Stored rows:
↓↓↓

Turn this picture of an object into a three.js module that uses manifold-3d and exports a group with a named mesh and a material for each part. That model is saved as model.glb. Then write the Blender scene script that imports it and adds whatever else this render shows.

↑↑↑
↓↓↓

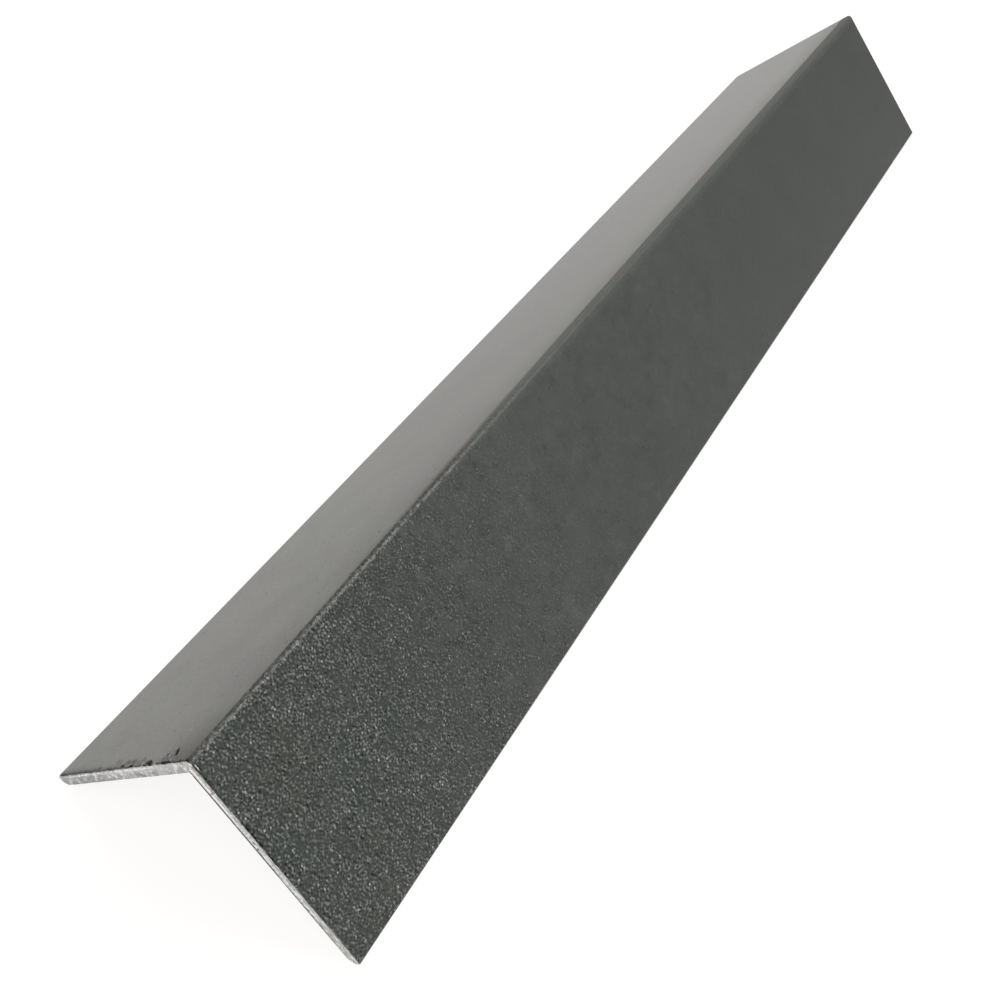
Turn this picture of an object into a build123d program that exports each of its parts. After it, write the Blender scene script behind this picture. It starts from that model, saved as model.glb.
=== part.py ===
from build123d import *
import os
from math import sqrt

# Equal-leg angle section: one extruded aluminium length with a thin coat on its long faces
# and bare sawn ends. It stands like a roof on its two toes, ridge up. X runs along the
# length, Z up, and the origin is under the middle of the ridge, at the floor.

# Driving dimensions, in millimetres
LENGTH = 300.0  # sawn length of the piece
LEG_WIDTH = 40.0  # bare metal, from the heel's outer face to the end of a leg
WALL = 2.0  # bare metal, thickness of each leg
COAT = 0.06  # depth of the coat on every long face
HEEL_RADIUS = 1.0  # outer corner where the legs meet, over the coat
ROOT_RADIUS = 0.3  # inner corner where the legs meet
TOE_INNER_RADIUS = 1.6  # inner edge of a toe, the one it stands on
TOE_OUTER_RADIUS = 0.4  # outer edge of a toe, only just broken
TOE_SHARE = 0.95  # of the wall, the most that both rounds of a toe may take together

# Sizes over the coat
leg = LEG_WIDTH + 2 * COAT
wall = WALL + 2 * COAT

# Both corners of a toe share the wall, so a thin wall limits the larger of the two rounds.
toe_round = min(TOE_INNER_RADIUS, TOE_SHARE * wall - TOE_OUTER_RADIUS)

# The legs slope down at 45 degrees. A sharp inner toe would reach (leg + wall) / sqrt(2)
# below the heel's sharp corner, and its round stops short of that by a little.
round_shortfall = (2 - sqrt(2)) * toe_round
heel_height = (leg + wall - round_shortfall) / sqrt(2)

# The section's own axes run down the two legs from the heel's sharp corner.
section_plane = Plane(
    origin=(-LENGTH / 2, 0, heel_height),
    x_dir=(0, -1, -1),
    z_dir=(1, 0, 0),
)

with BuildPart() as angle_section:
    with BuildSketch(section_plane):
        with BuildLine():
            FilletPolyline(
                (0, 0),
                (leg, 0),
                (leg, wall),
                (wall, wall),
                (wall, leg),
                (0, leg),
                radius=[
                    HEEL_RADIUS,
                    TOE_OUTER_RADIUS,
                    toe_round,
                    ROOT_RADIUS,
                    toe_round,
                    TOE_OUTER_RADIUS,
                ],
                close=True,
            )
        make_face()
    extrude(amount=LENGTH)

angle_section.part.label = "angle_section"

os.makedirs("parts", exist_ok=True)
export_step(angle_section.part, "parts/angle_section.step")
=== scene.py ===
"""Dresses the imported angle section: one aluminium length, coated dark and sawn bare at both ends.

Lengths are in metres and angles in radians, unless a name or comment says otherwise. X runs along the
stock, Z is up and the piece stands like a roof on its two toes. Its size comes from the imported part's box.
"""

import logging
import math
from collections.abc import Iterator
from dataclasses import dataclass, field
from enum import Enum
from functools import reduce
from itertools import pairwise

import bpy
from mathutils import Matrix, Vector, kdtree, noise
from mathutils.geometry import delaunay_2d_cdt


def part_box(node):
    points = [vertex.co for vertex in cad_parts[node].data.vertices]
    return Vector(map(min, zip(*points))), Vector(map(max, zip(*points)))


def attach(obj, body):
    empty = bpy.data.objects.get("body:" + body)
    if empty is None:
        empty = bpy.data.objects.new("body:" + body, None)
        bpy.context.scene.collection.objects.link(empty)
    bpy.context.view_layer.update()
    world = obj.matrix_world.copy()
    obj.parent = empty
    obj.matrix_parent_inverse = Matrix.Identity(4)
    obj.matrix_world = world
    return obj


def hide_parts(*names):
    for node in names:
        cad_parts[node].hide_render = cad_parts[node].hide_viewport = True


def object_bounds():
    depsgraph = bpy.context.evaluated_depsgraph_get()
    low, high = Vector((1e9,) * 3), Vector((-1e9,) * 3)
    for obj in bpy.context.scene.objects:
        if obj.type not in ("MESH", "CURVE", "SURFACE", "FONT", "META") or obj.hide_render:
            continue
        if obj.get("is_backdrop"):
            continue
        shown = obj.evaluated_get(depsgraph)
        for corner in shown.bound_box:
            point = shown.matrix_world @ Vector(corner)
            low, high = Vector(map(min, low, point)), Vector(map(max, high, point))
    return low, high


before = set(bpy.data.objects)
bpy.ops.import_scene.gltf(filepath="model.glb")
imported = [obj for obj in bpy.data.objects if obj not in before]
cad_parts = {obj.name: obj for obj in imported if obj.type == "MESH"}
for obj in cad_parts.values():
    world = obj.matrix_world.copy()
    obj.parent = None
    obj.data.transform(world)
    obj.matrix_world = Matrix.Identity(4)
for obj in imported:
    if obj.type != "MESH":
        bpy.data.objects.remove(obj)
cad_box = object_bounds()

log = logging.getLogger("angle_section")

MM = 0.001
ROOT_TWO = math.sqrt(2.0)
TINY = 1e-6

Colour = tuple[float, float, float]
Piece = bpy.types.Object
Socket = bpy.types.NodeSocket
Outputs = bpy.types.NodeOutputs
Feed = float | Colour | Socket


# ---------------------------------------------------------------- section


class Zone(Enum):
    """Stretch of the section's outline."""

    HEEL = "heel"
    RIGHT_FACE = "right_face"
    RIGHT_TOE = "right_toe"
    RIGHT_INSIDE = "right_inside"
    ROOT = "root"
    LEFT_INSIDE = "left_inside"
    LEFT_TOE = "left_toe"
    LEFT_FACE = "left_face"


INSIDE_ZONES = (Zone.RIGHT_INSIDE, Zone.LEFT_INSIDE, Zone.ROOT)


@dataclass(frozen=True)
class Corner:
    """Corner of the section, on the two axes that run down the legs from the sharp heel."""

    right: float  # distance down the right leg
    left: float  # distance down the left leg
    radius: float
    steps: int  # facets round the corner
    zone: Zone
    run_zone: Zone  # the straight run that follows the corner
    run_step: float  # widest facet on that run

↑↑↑
↓↓↓

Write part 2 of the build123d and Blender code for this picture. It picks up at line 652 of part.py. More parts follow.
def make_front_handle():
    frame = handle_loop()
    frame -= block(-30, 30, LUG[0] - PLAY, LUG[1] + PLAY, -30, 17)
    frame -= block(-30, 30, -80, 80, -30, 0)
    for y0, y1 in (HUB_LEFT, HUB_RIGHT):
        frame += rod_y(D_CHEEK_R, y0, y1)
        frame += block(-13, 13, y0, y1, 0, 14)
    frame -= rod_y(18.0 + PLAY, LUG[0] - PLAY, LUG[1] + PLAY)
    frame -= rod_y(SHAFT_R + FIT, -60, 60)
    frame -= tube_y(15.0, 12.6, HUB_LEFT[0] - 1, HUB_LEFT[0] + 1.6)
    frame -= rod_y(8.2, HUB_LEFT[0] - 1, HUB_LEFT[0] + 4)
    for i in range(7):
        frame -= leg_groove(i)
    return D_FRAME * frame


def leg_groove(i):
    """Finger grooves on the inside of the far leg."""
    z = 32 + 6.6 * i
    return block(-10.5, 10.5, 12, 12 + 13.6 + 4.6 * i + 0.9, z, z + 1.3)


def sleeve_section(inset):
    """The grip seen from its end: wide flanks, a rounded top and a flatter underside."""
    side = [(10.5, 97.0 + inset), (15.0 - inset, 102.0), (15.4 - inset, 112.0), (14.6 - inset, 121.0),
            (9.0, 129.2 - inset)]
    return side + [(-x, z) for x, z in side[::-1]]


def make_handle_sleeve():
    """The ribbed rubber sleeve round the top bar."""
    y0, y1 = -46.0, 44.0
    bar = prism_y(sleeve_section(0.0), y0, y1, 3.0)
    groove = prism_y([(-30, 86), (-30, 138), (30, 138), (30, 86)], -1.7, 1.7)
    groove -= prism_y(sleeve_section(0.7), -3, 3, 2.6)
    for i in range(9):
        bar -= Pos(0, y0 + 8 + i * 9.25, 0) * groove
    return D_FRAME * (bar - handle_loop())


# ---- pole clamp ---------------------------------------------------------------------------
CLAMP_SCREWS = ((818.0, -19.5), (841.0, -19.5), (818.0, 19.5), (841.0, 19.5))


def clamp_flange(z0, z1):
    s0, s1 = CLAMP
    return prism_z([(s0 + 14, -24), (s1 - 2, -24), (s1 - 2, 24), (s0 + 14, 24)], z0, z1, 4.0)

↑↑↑

Exercise prompt: Copy out exactly the lines running from the one with "Turn this picture of an object into a build123d" to the one with "# length, Z", including both ends, and nothing more.

In response:
Turn this picture of an object into a build123d program that exports each of its parts. After it, write the Blender scene script behind this picture. It starts from that model, saved as model.glb.
=== part.py ===
from build123d import *
import os
from math import sqrt

# Equal-leg angle section: one extruded aluminium length with a thin coat on its long faces
# and bare sawn ends. It stands like a roof on its two toes, ridge up. X runs along the
# length, Z up, and the origin is under the middle of the ridge, at the floor.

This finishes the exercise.